Larry with depest sympathy Lark
there's some fantastically evocative writing in here - the references and pointers are slipped in with a light and unforced touch so that the reader is totally drawn into theis world - my question is about the strength of the rebellion at the end - it seems to be a little out of kilter with that, but a brave and well-concieved poem.
who is this us? anyone who gives a shit about keeping art real. for you to forget that this is where we get critical -- and do this lamer thing of acting like it's a party for your knighthood -- reflects badly on your writing. it's like you didn't even care enough to look at what you'd written through someone else's eyes... didn't even want that. so, that's what you've got -- you and you alone, and we and all of us, and still this ragged piece of hype available in several sizes: fat, bloated, overblown, and, too big to be anything but hype.
back when my younger brothers wore trousers,
when dragged to church or to the dentist,
i was so cool and didn't wear nothin, cause
i didn't no no better.
schubert playing on the grammaphone,
a marche militart, and i'm doing ballet
in the parlour while all the family prays --
for meee??? -- thanks, ma.
those long afternoon sessions
of watching my form in the mirror,
and pirouette, and peachy little onions
in the martini of coming of age --
how i yearned for a glass of tanqueray,
or at least a booths, to flirt my mind out,
and far away from thoughts of sydney.
i have been a hummer, and phat dude
in the clubs, with the boys yelling for my
strip the bacon routine. i just tell them to,
fuck offfff, world, and dropped my underwear.
After reading this effort i know now that your frustrated pique and sardonic tone are a result of your frustration at being unable to conceive of anything that you can make look even slightly credible other than patronising so called poems such as this which is such a lame parody and hardly surprising coming from a mind that seems crippled by an inability to truly and sincerely express anything worth reading
your acknowledgement of the unfortunates and down and outs of this world does you credit, they don't get any
"Fuck off world" is the symbol of helplessness and of never being able to fully realise ourselves outside of the world that others created for us.

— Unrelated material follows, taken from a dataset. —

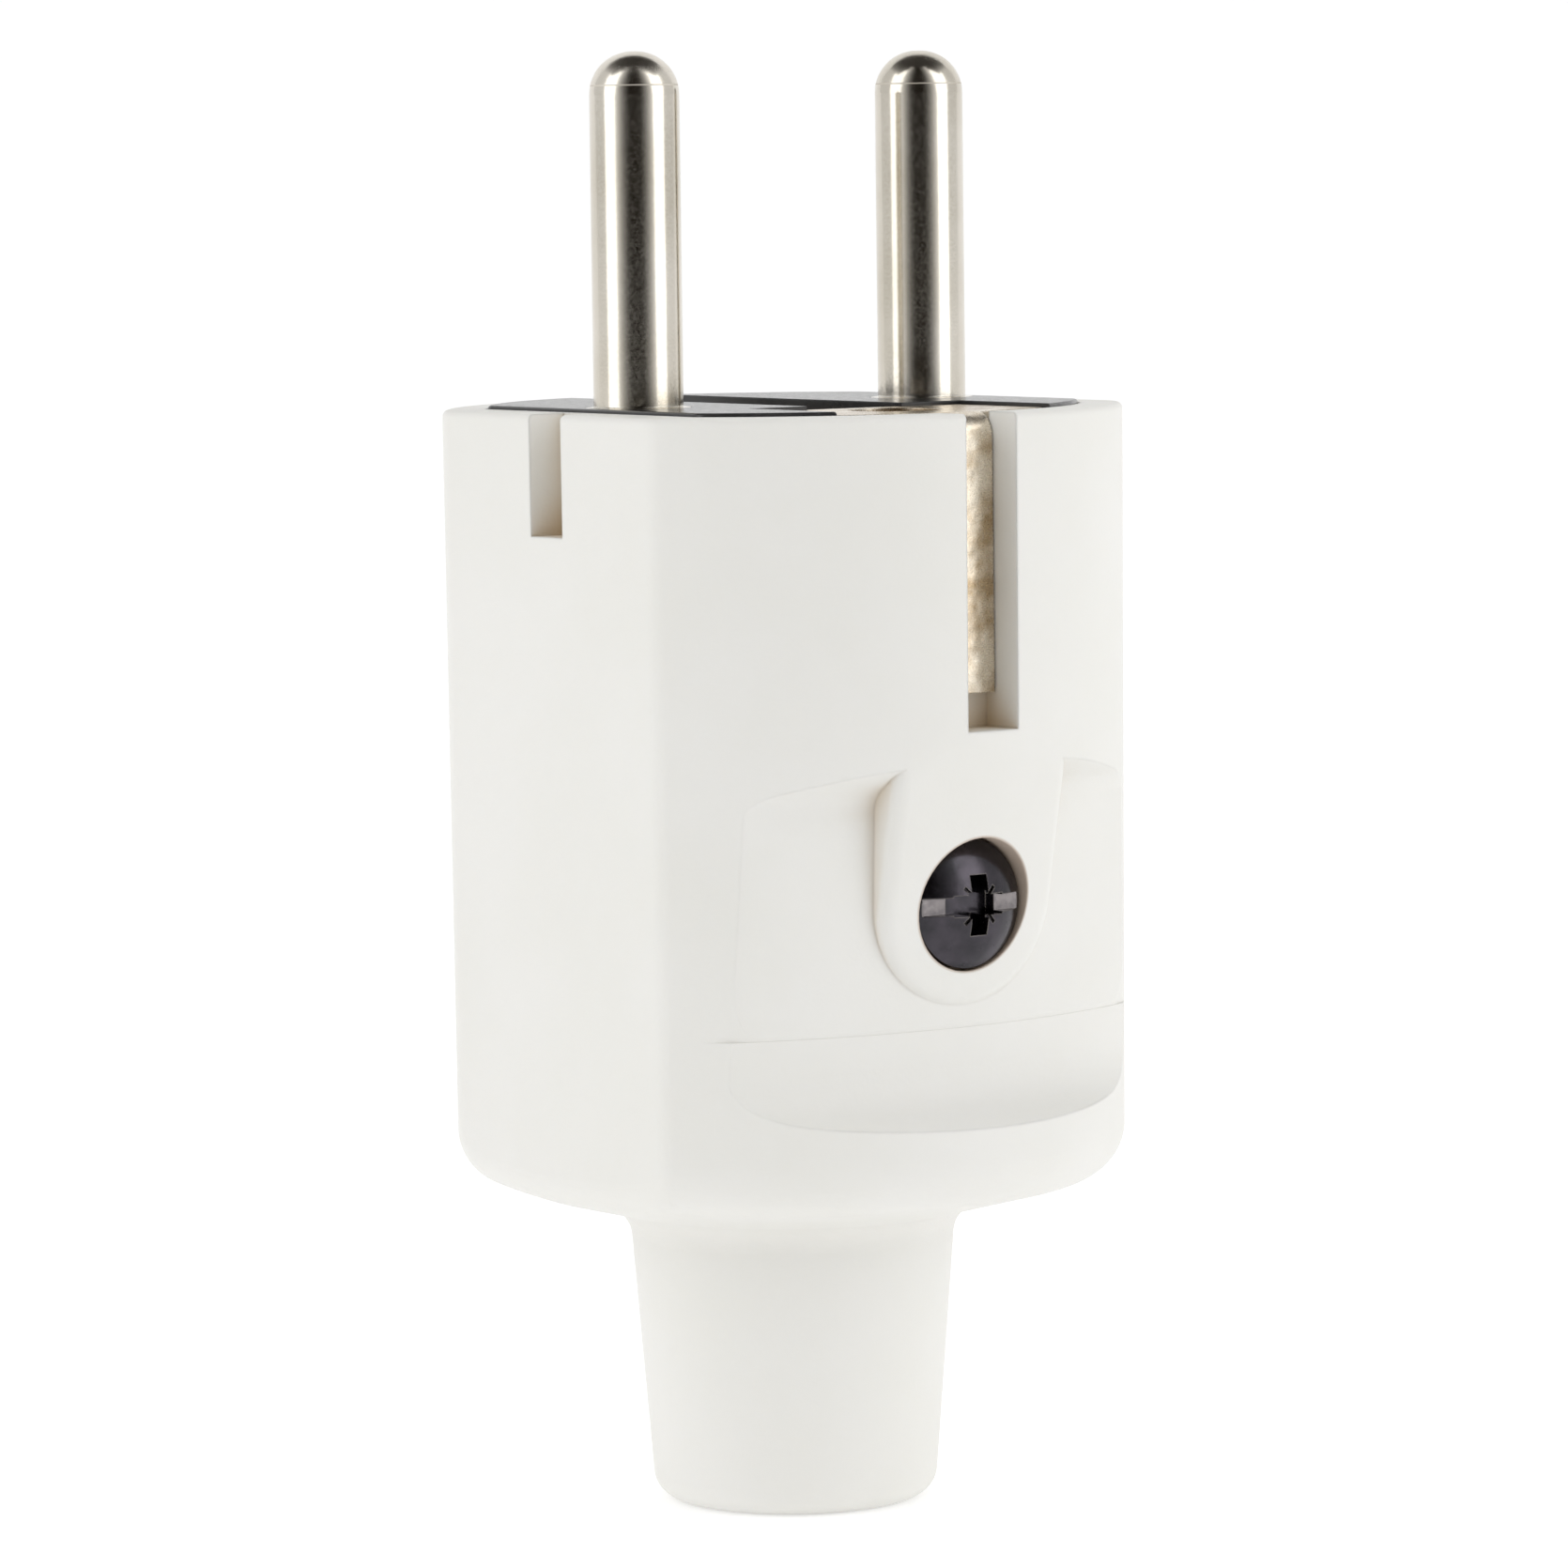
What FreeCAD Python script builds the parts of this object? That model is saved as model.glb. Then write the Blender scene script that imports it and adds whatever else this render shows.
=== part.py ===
import FreeCAD, Part
import math
import os

Vector = FreeCAD.Vector

# Rewireable earthed plug, in millimetres. Z runs from the end of the cord gland (Z = 0) up to the
# pins, X runs along the line of the two pins, and the broad side with the screw faces -Y.

# Contact pins
PIN_DIAMETER = 4.8
PIN_SEAT_DIAMETER = 5.6
PIN_FLAT_FROM_AXIS = 2.5
PIN_LENGTH = 18.85
PIN_ROOT_TAPER = 0.05
PIN_END_ROUND = 2.3
PIN_PITCH = 19.0
PIN_HEAD_DIAMETER = 6.4
PIN_HEAD_LENGTH = 8.8
PIN_HEAD_EDGE = 0.3
WIRE_HOLE_DIAMETER = 3.0
WIRE_HOLE_DEPTH = 7.2

# Hood, outside
HOOD_HEIGHT = 59.4
ROUND_PAST_FLAT = 2.73
HOOD_DRAFT_DEG = 0.3
FLAT_EDGE_ROUND = 1.8
BASE_ROUND = 3.0
RIM_ROUND = 0.3
GLAND_LENGTH = 15.75
GLAND_TOP_RADIUS = 8.87
GLAND_END_RADIUS = 7.62
GLAND_FILLET = 1.8
GLAND_END_ROUND = 1.5
SHOULDER_SLOPE_DEG = 14.0

# Hood, inside
ROUND_WALL = 2.3
FLAT_WALL = 2.85
CAVITY_CORNER = 1.0
LEDGE_DEPTH = 16.0
LOWER_WALL = 2.3
LOWER_ARC_RADIUS = 27.0
FLOOR_THICKNESS = 3.0
CORD_BORE_RADIUS = 5.0
CORD_BORE_EDGE = 0.35
CORD_LEAD_IN = 1.8

# Grip recess in both broad sides
GRIP_TOP_BELOW_RIM = 18.05
GRIP_LOW_ABOVE_GLAND = 6.25
GRIP_HALF_WIDTH = 13.25
GRIP_DEPTH_LOW = 3.0
GRIP_DEPTH_HIGH = 2.6
GRIP_LOW_RAMP = 1.0
GRIP_HIGH_RAMP = 1.9
GRIP_OVERSHOOT = 0.7
GRIP_SCOOP_ROUND = 2.6
GRIP_BROW_ROUND = 1.5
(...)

Trashpoodle is a prime example of being the runt (and i hope i have the spelling correct there) of the litter and it shows through in every thing he writes but instead of doing something positive about it he appears to enjoy wallowing in his fixations. I anticipate another dose of well reasoned abuse from him(Larry yawns and glances at his watch) within a few hours or so, the bookies have stopped taking bets in it, in fact they are laying 10-1 on that he doesn't spend less than 5 hours every other hour ladling it out and by midnight Tuesday 20-1 on that he will have been in 10 abusive interchanges, tried to write a half decent poem and failed, ridden round his neighbourhoods(very briefly) on his little red trycycle to get in a couple of frozen kababs and banana milkshakes to keep himself going and may, as a special treat wear his Joey the clown outfit for a whole evening sometime before Christmas.
Larry ringmaster Lark
dear ringworm: living in splendor has blinded you... my small light glows bright only when life's dark -- however could it dim the golden lark?
Now you are finally talking sense TP and i think you might be bathing in my Aurora Borealis...could it be yes it could somethings coming but its a dud. Oh no TP...you shouldn't have crapped all over the porch...whatever will Grandma Moses say
Larry blinded by the light Lark
boringAlice, for a man who wallows in dadda you do sound like uncle dursley.
And you sound like Mr. Pooter. Keep em coming my friend. I, while surprised you can spare me the time from all your other psuedo escapades on here, am cleaning up at the bookies.